Author: Greg Ribich, Vice President of Investor Relations
One of the greatest, yet least understood benefits of investing in private real estate is the tax treatment of distributions. In direct ownership of real estate, distributions from operating proceeds are not taxable. Instead, the partner’s proportionate share of profits (losses) is reported for tax filing purposes, and this number is sheltered through the deduction of non-cash charges such as depreciation. Compared to other dividend or yield producing investments, real estate therefore often produces a more attractive after-tax return.
The Schedule K-1 is a piece of IRS Form 1065 US Return of Partnership Income that reports each partner’s share of a partnership’s profits, losses, deductions, and credits to the IRS. Partnerships do not pay taxes directly to the IRS. They are structured as “pass through” entities, meaning that all profits and losses of the business flow directly to the individual partners and the individual partner’s proportionate share is then reported on their individual income tax return.
The Schedule K-1 has three sections:
• Part I reports Information about the partnership.
• Part II reports information about the individual partners and their respective ownership position.
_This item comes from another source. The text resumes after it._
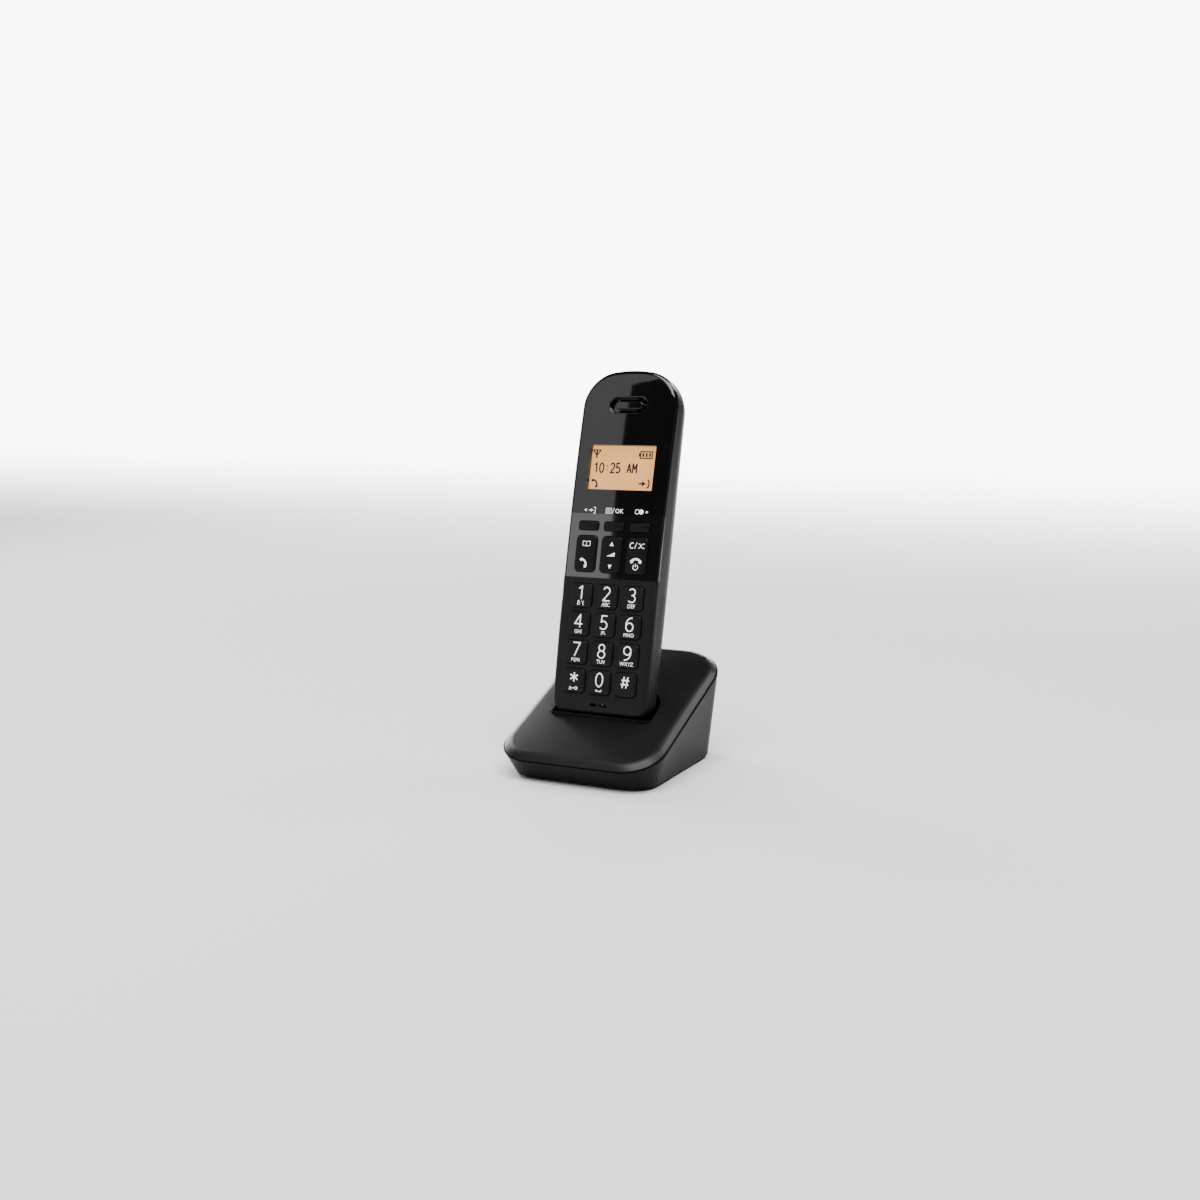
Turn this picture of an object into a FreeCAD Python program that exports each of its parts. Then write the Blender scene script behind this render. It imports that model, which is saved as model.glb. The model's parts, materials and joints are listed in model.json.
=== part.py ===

• Part III reports the partner’s share of current year income, deductions, credits, and other items.
While all information reported on a Schedule K-1 is relevant to the IRS, a few sections are particularly relevant to the beneficial treatment of distributions in direct real estate investment.
Part II Section L: Partners Capital Balance Analysis reports the partner’s tax basis in the partnership. Your capital balance begins with your original contribution to the partnership. It is increased by future contributions and by any taxable income allocated to you over the year. It is reduced by any taxable losses and is further reduced by your share of any distributions.
It is important to note that the ending capital balance on your Schedule K-1 is your tax basis in the partnership at the end of each year. This is relevant because if you were to liquidate your partnership interest, you would subtract this number from the sales proceeds received on liquidation to estimate the capital gain on the sale. If the ending capital account is negative, it is added to the proceeds received to estimate the capital gain.
Part III, Section 19 reports the distributions paid to the investment partner during the year. The money used to fund these distributions generally is generated from the net operating income of the partnership. This number is not reported as taxable income on the individual income tax return during the year. It is simply carried to Part II, Section L, and reduces the tax basis of the partnership as previously discussed.
Part III Section 2 reports the partner’s share of net rental real estate income (loss) for the year. This is the partner’s share of all revenues, less operating expenses and depreciation deductions for the year. The depreciation deduction is subtracted from the net operating income of the partnership to arrive at the net rental real estate income (loss), and this is allocated proportionately to each investor and is reported on the individual’s income tax return.
In many cases, the partner’s share net rental real estate income (loss) is substantially less than the distributions paid during the year. This is the result of the accelerated depreciation deductions allowed by the IRS with regard to rental real estate. The depreciation deduction is one of the largest benefits of direct ownership in rental real estate. While property usually increases in market value each year (appreciation), the cost to purchase residential real estate can be written-off as depreciation over a 27.5-year life, providing a substantial benefit to the investor.
This article has covered a few sections of the annual schedule K-1 that are most important to the rental real estate investor. To fully understand how investments in rental real estate impacts your personal tax situation it is important to consult with a CPA or other tax professional.